Semantic Word Representations are representations that are learned to capture the 'meaning' of a word based on the contexts it occurs in. These are low-dimensional vectors that contain some semantic properties. In this notebook we are going to build state-of-the art approaches to obtain semantic word representations using the `word2vec` modelling approach. We will use these vectors in some tasks to understand the utility of these representations. Later we will also learn how to use such already pre-trained representations (BERT) in those tasks.

We begin by loading some of the libraries that are necessary for building our model. We are using [pytorch](https://pytorch.org/), an open source deep learning platform, as our backbone library in the course.

In [None]:
import torch
from torch.autograd import Variable
import numpy as np
import torch.nn.functional as F
from scipy.spatial.distance import euclidean, cosine
from tqdm import tqdm 
import codecs
from sklearn.metrics.pairwise import cosine_distances
import nltk
nltk.download('punkt')

In [None]:
corpus = [
    'he is a king',
    'she is a queen',
    'he is a Man',
    'she Is a woman',
    'london is, the capital of England',
    'Berlin is ... the capital of germany',
    'paris is the capital of france.',
    'He will eat cake, pie, and/or brownies',
    "she didn't like the brownies"
]

We will reuse the pre-processing and vocabulary methods we have created in the previous lab.

In [None]:
import string
import re
from nltk import word_tokenize

def preprocess_corpus(corpus):
  tokenized_corpus = [] 
  for sentence in corpus:
    sentence = " ".join(word_tokenize(sentence))
    tokenized_sentence = []
    for token in sentence.split(' '):
      token = token.lower()
      tokenized_sentence.append(token)
    tokenized_corpus.append(tokenized_sentence)
  return tokenized_corpus

def get_vocabulary(tokenized_corpus):
  vocabulary = []
  for sentence in tokenized_corpus:
    for token in sentence:
        vocabulary.append(token)
  return set(vocabulary)

tokenized_corpus = preprocess_corpus(corpus)
print(tokenized_corpus)

vocabulary = get_vocabulary(tokenized_corpus)
vocabulary_size = len(vocabulary)
print(vocabulary_size)




##Helper functions
These are some of other common helper functions that are used for NLP models:

`word2idx`: Maintains a dictionary of word and the corresponding index

`idx2word`: Maintains a mapping from index to word

Print the word2idx and idx2word, we will be using these in future exercises.

In [None]:
word2idx = {w: idx for (idx, w) in enumerate(vocabulary)}
idx2word = {idx: w for (idx, w) in enumerate(vocabulary)}

print(word2idx)
print(idx2word)

## Look-up table

This is a table that maps from an index to a one hot vector. It is a categorical variable binary representation where each row has one feature with a value of 1, and the other features with value 0. 1 in a particular column will tell the correct category for each example.
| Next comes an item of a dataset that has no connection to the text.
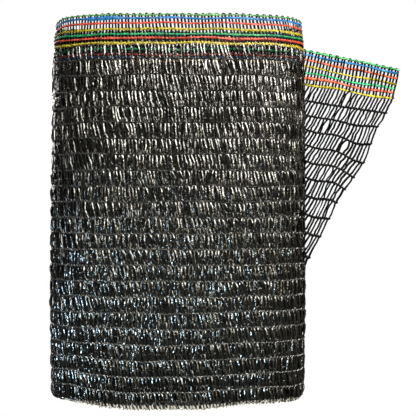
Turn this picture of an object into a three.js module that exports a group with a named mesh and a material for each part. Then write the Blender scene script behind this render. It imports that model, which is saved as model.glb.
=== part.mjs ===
// Roll of shade cloth: a black knitted net, folded in four along its length, wound flat and stood on
// end. One layer leaves the back of the roll and stands out to the right with a slanting cut end.
// Millimetres, +Z up, the front of the roll faces -Y, and the roll rests on its folded lower end.
import * as THREE from 'three';
import { LoftGeometry } from 'three/addons/geometries/LoftGeometry.js';

// The net
const NET_WIDTH = 1200;
const LAYERS = 4;
const SHEET_THICKNESS = 1.6;
const GAP = 0.3;

// The wound roll
const ROLL_HEIGHT = NET_WIDTH / LAYERS;
const HALF_WIDTH = 102;
const HALF_THICKNESS = 44;
const OUTLINE_POWER = 2.7;
const STATIONS = 72;
const STEP_STATION = STATIONS / 4 + 1;
const STEP = SHEET_THICKNESS + GAP;

// How far the wall stands from the middle of the roll, to the left, to the right and as a share of
// the thickness
const WALL = [
  { z: 0, left: 99.9, right: 101.2, thickness: 0.985 },
  { z: 22, left: 100.4, right: 101.9, thickness: 0.993 },
  { z: 50, left: 100.9, right: 102.4, thickness: 1 },
  { z: 87, left: 101.2, right: 102.8, thickness: 1 },
  { z: 150, left: 100.6, right: 102.6, thickness: 0.995 },
  { z: 192, left: 100, right: 102.6, thickness: 0.99 },
  { z: 235, left: 99.9, right: 102.4, thickness: 0.985 },
  { z: 262, left: 99.5, right: 102, thickness: 0.98 },
  { z: 284, left: 98.4, right: 101.7, thickness: 0.974 },
  { z: 300, left: 96.6, right: 99.9, thickness: 0.966 },
];
const WALL_HEIGHTS = [22, 50, 87, 125, 160, 192, 235, 262, 284, 297];

// The wall is a little uneven: waves round the outline that drift with the height
const WAVES = [
  { count: 3, depth: 0.5, drift: 1 / 90, phase: 0 },
  { count: 5, depth: 0.5, drift: -1 / 120, phase: 1 },
];

// The lower edge is turned under, and the outermost fold rides up by a few millimetres at the two
// ends of the front. Degrees run from the right end over the back to the left end and the front.
const RIM_REACH = 4.5;
const RIM_HEIGHT = 5;
const RIM_STEPS = 3;
const RIM_LIFT = [
  { degrees: 0, lift: 5 },
  { degrees: 45, lift: 3 },
  { degrees: 90, lift: 1 },
  { degrees: 135, lift: 3 },
  { degrees: 180, lift: 5 },
  { degrees: 200, lift: 5.5 },
  { degrees: 222, lift: 7 },
  { degrees: 238, lift: 3.5 },
  { degrees: 256, lift: 0 },
  { degrees: 276, lift: 0 },
  { degrees: 290, lift: 3.5 },
  { degrees: 305, lift: 5 },
  { degrees: 330, lift: 4.5 },
  { degrees: 360, lift: 5 },
];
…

**Q. Print one-hot vectors corresponding to the words 'the', 'he' and ''england'**

*A. See code below*

In [None]:
def look_up_table(word_idx):
    x = torch.zeros(vocabulary_size).float()
    x[word_idx] = 1.0
    return x
  
# This is a one hot representation

# Q. try printing it for word_idx = 1

word_idx = word2idx['he']
print(look_up_table(word_idx))

##Extracting contexts and the focus word

We will be building the **skip-gram** model. Given a corpus this model tries to use the current word (focus word) to predict its neighbors (its context)

We first begin by obtaining the set of contexts and focus words.
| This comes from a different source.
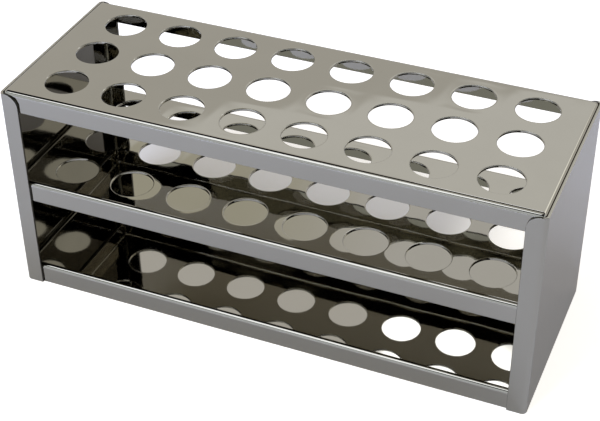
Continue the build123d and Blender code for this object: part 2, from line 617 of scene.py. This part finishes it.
def softbox(name, place, size, power, colour, mirrored):
    """A soft light that faces the rack, with its place and size in metres and its power in watts."""
    lamp = bpy.data.lights.new(name, "AREA")
    lamp.shape = "RECTANGLE"
    lamp.size, lamp.size_y = size
    lamp.energy = power
    lamp.color = linear(colour)[:3]
    light = bpy.data.objects.new(name, lamp)
    light.location = place
    light.rotation_mode = "QUATERNION"
    light.rotation_quaternion = Vector(place).to_track_quat("Z", "Y")
    light.visible_camera = False
    light.visible_glossy = mirrored
    bpy.context.scene.collection.objects.link(light)


def room():
    """A wide pale floor, a pale room and five soft lights. The metal mirrors the two that hang high, and the
    other three light the floor that it mirrors."""
    floor_reach = 4000.0
    shell = bmesh.new()
    bmesh.ops.create_grid(shell, x_segments=1, y_segments=1, size=floor_reach)
    floor = as_object("floor", shell)
    floor.data.materials.append(pale_floor())
    bpy.context.scene.world = pale_room()
    softbox("overhead_light", (-0.38, -0.5, 1.08), (0.7, 0.6), 3.4, "#E8EEFF", mirrored=True)
    softbox("rear_light", (0.75, 1.05, 0.88), (0.6, 0.4), 0.6, "#FFFFFF", mirrored=True)
    softbox("front_light", (-0.42, -0.86, 0.5), (0.5, 0.5), 7.8, "#BCCEFF", mirrored=False)
    softbox("left_light", (-0.5, -0.4, 0.35), (0.3, 0.3), 0.9, "#BCC8FC", mirrored=False)
    softbox("right_light", (0.5, 0.5, 0.4), (0.3, 0.3), 1.6, "#C0D0FF", mirrored=False)


def camera():
    """The photograph's viewpoint: close above the right front corner, a little turned. In degrees and
    millimetres."""
    azimuth, elevation, roll = (math.radians(angle) for angle in (23.057, 36.549, -0.608))
    place = (190.42, -446.88, 400.03)
    lens = bpy.data.cameras.new("camera")
    lens.sensor_width = 36.0
    lens.lens = 85.29
    eye = bpy.data.objects.new("camera", lens)
    back = Vector((math.sin(azimuth) * math.cos(elevation), -math.cos(azimuth) * math.cos(elevation),
                   math.sin(elevation)))
    turn = back.to_track_quat("Z", "Y").to_matrix() @ Matrix.Rotation(roll, 3, "Z")
    eye.rotation_mode = "QUATERNION"
    eye.rotation_quaternion = turn.to_quaternion()
    eye.location = Vector(place) * MM
    bpy.context.scene.collection.objects.link(eye)
    bpy.context.scene.camera = eye


room()
camera()
bpy.context.scene.view_settings.view_transform = "Standard"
Let us say we have a sentence (represented as vocabulary indicies): [0, 2, 3, 6, 7].
For every word in the sentence, we want to get the words which are window_size around it.
So if window_size==2, for the word '0', we obtain: [[0, 2], [0, 3]]
For the word '2', we obtain: [[2, 0], [2, 3], [2, 6]]
For the word '3', we obtain: [[3, 0], [3, 2], [3, 6], [3, 7]]

**Q. Print some of the index pairs and trace them back to their words.**

In [None]:
window_size = 2
idx_pairs = []

# variables of interest: 
#   center_word_pos: center word position
#   context_word_pos: context_word_position
#   add sentence length as a constraint

for sentence in tokenized_corpus:
    indices = [word2idx[word] for word in sentence]
    
    for center_word_pos in range(len(indices)):
        
        for w in range(-window_size, window_size + 1):
            context_word_pos = center_word_pos + w
            
            if context_word_pos < 0 or context_word_pos >= len(indices) or center_word_pos == context_word_pos:
                continue
                
            context_word_idx = indices[context_word_pos]
            idx_pairs.append((indices[center_word_pos], context_word_idx))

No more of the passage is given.